September 18, 2007

One Fish, Two Fish, Red Fish, Red Gold

September 18, 2007"Seeing our first pod of spawning sockeye weave around the raft was a memorable moment, but after a few days and hundreds of sightings it just seemed normal to see massive glowing cherry-red fish darting around like roaches when the lights goes on. It makes the river feel alive, like a vein pulsing blood from the ocean into the hills. Feeding almost everything that breathes." --Ben Knight on Felt Soul Media's blog, The Wire


We think this will be the ubiquitous image from the upcoming film Red Gold. Thousands of sockeye salmon running upstream near Bristol Bay. Photo by Ben Knight

Ben Knight and Travis Rummel, the filmmakers who premiered The Hatch and Running Down the Man at Mountainfilm in past years, recently returned from filming a new project in Alaska. Yes, it is about fishing.

Ben, who is only communicating by text message at the moment, has been hunkered down in his editing cave for the past few weeks working on the preview for Red Gold.

The long format version is finished, and we've managed to get our hands on a copy here at Mountainfilm. It's good. In fact, it's pretty astounding. In a few short minutes it introduces the complex and controversial situation facing the world's largest freshwater salmon hatchery near Bristol Bay, Alaska: the proposed Pebble Mine.
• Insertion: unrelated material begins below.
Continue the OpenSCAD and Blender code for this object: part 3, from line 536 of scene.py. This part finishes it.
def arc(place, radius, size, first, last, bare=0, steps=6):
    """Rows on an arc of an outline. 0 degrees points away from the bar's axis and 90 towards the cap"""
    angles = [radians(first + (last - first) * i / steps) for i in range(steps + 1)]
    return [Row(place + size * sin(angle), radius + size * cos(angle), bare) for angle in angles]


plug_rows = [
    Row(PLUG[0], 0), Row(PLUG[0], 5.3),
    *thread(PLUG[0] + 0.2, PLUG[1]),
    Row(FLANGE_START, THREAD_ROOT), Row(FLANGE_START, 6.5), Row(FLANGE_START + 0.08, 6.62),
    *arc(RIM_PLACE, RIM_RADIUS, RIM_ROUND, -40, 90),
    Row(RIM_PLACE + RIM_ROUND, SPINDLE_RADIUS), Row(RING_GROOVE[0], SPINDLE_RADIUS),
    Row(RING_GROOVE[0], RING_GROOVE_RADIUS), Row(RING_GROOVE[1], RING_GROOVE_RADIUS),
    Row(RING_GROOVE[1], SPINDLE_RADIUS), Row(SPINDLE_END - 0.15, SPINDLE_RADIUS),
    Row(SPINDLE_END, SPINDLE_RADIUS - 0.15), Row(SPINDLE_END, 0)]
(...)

Northern Dynasty Minerals hasn't even applied for permits for the mine yet—they're still doing tests and fact-finding missions—but the controversy is already bubbling, ready to boil.


Guide Kris Kennedy tends to a small child-sized Nushagak rainbow while big Rummel burns some card. Photo by Ben Knight

Red Gold will force us to face the complexity of an issue that is on the surface an environmental question. But as with any "environmental" issue, the real source of the conflict is not an attempt to keep humans away from and out of "pristine" wilderness—after all, who are we saving the wilderness for if not ourselves?—but it is a familiar debate between the importance of a community history based on subsistence livelihood versus perceived progress and wealth.